start MATERIAL PROVIDED
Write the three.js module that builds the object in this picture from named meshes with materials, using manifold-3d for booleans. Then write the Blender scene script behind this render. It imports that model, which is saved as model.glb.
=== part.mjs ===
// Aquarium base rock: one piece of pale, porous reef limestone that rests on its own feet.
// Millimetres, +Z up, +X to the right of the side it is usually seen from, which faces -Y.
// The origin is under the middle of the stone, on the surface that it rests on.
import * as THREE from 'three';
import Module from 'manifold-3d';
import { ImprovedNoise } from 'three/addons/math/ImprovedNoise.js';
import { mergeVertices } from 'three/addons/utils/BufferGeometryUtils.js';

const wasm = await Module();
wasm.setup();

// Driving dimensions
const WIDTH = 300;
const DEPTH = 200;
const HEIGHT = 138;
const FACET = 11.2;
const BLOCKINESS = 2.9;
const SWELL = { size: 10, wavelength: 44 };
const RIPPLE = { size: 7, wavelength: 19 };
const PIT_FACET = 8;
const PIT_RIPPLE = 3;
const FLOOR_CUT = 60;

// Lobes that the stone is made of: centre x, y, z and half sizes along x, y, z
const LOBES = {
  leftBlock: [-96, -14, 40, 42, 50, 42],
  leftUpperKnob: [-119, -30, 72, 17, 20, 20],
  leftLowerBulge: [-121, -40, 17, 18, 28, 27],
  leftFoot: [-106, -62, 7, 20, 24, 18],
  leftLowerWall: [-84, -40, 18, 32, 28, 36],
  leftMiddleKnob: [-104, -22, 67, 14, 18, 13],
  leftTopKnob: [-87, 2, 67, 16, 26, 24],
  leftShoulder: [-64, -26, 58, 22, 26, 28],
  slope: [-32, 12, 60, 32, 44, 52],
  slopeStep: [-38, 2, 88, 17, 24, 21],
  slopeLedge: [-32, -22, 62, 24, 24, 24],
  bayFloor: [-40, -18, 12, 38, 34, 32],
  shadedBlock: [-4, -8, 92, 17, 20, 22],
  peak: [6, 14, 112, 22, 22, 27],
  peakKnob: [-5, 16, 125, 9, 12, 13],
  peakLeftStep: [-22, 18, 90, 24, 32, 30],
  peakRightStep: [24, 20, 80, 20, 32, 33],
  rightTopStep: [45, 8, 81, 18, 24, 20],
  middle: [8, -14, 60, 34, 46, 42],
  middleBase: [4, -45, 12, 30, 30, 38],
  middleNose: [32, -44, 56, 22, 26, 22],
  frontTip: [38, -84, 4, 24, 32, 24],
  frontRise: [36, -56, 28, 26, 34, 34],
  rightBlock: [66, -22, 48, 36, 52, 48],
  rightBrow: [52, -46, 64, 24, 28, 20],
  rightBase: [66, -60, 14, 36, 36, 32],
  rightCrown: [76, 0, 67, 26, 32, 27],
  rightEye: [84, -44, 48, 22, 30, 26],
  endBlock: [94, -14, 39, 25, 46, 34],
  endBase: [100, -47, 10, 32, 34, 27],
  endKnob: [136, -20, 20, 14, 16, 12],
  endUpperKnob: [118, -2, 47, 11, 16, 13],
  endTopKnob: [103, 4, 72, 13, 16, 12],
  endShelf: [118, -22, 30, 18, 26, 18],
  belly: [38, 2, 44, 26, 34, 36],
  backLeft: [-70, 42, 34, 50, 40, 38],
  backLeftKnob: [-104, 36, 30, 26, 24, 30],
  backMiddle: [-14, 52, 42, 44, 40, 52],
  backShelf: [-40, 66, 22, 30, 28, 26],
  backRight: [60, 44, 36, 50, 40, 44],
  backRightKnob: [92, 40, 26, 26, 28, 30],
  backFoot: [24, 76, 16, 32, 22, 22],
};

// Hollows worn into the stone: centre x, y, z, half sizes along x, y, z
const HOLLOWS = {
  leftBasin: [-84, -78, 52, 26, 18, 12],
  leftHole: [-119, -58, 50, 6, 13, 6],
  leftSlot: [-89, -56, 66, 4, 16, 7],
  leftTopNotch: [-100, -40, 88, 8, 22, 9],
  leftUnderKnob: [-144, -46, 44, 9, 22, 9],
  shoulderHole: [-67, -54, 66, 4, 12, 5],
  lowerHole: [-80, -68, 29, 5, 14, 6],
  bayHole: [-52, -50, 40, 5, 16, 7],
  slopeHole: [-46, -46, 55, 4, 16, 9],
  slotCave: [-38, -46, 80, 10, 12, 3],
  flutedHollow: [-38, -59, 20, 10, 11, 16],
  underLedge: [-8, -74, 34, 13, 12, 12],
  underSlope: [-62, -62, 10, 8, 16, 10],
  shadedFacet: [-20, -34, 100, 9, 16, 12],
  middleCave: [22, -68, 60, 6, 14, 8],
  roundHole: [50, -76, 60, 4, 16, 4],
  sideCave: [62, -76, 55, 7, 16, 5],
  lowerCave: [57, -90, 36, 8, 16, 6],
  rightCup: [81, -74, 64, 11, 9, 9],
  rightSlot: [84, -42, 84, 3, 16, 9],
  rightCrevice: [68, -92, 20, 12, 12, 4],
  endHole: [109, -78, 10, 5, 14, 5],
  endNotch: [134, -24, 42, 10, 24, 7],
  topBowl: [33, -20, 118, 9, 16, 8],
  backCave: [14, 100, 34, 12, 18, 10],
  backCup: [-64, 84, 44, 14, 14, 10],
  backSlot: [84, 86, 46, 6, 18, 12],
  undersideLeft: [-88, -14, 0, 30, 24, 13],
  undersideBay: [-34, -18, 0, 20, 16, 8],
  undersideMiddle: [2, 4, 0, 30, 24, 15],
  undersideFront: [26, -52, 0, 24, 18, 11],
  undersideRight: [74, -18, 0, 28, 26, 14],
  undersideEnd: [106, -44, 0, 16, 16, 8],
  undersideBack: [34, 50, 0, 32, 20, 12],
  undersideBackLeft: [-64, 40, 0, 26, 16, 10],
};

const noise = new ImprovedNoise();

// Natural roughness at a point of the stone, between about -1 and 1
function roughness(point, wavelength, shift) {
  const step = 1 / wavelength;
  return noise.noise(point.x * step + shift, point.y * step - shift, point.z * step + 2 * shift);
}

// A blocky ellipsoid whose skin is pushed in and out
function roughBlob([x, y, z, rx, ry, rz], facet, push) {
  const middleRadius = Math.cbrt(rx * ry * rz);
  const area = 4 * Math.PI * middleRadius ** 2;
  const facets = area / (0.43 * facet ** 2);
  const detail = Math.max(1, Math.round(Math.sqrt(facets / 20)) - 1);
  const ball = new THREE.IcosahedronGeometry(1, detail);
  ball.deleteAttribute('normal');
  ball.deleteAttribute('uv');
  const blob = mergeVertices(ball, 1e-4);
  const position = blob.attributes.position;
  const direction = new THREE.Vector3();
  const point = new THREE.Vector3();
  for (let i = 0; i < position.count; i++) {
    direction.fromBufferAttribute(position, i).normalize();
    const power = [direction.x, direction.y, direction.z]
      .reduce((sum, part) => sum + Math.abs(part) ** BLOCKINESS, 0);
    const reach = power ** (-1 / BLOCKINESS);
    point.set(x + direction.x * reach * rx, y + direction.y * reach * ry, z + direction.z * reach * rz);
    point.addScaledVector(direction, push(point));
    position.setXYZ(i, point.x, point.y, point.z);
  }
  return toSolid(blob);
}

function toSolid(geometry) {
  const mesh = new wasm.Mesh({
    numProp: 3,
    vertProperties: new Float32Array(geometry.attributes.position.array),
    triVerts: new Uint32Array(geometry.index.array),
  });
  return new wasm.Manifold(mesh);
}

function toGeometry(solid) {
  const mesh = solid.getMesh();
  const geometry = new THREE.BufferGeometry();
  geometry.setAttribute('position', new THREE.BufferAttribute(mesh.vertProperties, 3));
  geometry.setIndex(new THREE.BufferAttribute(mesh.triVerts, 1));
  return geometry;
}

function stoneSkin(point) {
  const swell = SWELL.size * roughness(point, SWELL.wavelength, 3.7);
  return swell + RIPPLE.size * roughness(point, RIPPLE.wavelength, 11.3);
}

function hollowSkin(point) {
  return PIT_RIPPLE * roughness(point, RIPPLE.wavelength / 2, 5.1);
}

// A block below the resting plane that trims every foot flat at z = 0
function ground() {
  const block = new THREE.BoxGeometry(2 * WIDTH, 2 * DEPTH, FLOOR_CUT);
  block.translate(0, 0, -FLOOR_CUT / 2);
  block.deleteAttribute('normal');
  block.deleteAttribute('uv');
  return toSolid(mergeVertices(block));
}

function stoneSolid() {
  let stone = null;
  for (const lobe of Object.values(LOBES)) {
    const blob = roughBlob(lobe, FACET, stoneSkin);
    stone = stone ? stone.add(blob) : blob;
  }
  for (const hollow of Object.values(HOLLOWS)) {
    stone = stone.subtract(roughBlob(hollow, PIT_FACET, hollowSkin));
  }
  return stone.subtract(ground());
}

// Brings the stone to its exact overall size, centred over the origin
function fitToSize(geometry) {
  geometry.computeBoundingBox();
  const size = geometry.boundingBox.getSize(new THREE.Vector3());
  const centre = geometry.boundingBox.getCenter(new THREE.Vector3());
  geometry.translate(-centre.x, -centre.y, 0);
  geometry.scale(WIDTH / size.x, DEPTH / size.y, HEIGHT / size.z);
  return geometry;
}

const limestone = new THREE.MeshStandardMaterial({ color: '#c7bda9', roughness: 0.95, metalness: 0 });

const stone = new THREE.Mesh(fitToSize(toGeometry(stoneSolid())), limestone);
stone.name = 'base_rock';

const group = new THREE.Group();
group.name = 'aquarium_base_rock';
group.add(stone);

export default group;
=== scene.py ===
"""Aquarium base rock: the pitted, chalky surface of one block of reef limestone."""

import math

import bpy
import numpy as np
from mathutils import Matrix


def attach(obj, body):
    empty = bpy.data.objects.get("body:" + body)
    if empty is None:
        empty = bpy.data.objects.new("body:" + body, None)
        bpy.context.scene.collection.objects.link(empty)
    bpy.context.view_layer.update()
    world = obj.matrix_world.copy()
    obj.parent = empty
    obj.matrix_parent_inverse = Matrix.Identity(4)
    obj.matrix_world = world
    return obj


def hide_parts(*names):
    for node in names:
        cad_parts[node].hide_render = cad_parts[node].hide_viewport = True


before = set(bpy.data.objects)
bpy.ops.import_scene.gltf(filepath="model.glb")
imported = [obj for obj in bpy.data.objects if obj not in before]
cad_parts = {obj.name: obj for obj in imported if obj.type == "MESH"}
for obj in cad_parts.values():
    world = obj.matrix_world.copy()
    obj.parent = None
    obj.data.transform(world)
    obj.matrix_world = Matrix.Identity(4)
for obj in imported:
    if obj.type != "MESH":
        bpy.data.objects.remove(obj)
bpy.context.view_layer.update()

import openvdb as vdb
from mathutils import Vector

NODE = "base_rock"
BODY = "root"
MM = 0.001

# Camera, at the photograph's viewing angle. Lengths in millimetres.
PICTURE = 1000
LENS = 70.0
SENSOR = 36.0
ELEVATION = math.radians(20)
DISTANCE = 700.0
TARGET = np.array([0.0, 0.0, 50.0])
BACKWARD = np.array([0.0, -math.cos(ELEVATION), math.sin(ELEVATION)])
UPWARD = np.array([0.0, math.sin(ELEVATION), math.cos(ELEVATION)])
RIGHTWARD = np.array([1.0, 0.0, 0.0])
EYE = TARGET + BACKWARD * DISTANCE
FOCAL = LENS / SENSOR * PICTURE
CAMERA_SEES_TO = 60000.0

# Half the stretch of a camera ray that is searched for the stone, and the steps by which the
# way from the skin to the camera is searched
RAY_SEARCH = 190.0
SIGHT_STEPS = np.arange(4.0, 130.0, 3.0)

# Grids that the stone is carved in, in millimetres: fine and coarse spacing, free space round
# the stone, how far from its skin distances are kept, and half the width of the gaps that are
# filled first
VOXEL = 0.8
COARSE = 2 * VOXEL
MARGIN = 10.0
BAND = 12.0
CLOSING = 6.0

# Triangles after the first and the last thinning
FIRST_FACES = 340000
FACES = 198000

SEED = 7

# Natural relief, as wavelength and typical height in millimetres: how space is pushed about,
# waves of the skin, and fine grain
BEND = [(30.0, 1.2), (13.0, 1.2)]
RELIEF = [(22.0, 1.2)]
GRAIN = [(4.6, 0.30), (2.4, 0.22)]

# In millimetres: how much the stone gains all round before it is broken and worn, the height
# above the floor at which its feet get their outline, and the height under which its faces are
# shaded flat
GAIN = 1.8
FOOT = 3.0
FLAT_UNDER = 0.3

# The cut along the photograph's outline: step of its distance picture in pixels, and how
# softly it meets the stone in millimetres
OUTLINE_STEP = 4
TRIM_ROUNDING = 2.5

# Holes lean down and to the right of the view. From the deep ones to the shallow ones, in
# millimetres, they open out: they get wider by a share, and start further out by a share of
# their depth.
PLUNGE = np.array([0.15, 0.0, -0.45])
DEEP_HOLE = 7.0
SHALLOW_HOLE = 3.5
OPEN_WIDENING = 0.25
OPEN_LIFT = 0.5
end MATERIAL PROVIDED
§ TASK OBJECTIVE:
The required output is an exact reproduction of the lines starting at the one that contains "const group = new THREE.Group();" and ending at the one that contains "for node in". Both boundary lines belong to it.

§ SOLVED PROBLEM:
const group = new THREE.Group();
group.name = 'aquarium_base_rock';
group.add(stone);

export default group;
=== scene.py ===
"""Aquarium base rock: the pitted, chalky surface of one block of reef limestone."""

import math

import bpy
import numpy as np
from mathutils import Matrix


def attach(obj, body):
    empty = bpy.data.objects.get("body:" + body)
    if empty is None:
        empty = bpy.data.objects.new("body:" + body, None)
        bpy.context.scene.collection.objects.link(empty)
    bpy.context.view_layer.update()
    world = obj.matrix_world.copy()
    obj.parent = empty
    obj.matrix_parent_inverse = Matrix.Identity(4)
    obj.matrix_world = world
    return obj


def hide_parts(*names):
    for node in names:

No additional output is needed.